A "chaser" is a player that automatically picks up any player running through his zone without much regard for possible route combinations in his vicinity. "Reactors" work within the confines and structure of the defense showing trust that their teammates will pick up receivers leaving specific zones.

This is subtle, and doesn't have a huge effect on the play, but watch Deion Jones read and follow the first crossing pattern across the field. When that route leaves his zone he smoothly picks up the new crosser passing in front of his face.

The biggest issue with Jones, by far, is his (in)ability to bring down ballcarriers on first contact. Jones showed up to the Senior Bowl weighing 219 pounds and checked in at 222 pounds at the combine. His lack of size inhibits his ability to be effective tackler sometimes. Even against wide receivers he sometimes gets dragged up the field for a yard or a yard and a half.

The most egregious showing of this lack of strength was in the 2015 game against the Alabama Crimson Tide. Jake Coker lowered his shoulder into Jones and the rest was history.

(Warning: The following clip is graphic)

The speed is clear, the brains are there, and the awareness in coverage automatically represents an upgrade from what the Falcons had in coverage last year. However, some of these plays of Deion Jones attempting to bring down even average sized players are disturbing. When Dan Quinn, Scott Pioli, and Thomas Dimitroff are considering drafting Jones they really need to ask themselves one question:

How much should we really value speed?

In that regard, Jones (as would most suggest) is a clear upgrade for the Falcons at the weakside linebacker position. Almost any linebacker that comes via the draft will be a day one starter.

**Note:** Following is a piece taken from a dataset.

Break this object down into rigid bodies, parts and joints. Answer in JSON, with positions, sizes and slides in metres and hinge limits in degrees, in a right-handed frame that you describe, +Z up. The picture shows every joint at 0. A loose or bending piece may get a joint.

What's interesting with Jones is trying to figure out how much the Falcons and rest of the league value him.

One thing that's playing in Jones' favor in regards to his tackling is that he has the requisite physicality. He's not shying away from running backs or receivers, he just needs to get a little bit more sand in his pants and develop upper and lower body strength. The attitude is there, the rest is shaky.

How high should the Falcons take him? If Deion Jones is available for the Falcons third round pick (81st overall), then they should certainly pull the trigger to bring him to Atlanta.

Burning the second round pick on Jones becomes a bit more of an interesting endeavor, especially if they haven't managed to find a suitable upgrade at strong safety. The Falcons don't need a player like Deion Jones like they need a Keanu Neal or a Karl Joseph. Jones seems to be perfect third round value where his expectations will be tempered, but he can compete for playing time right away.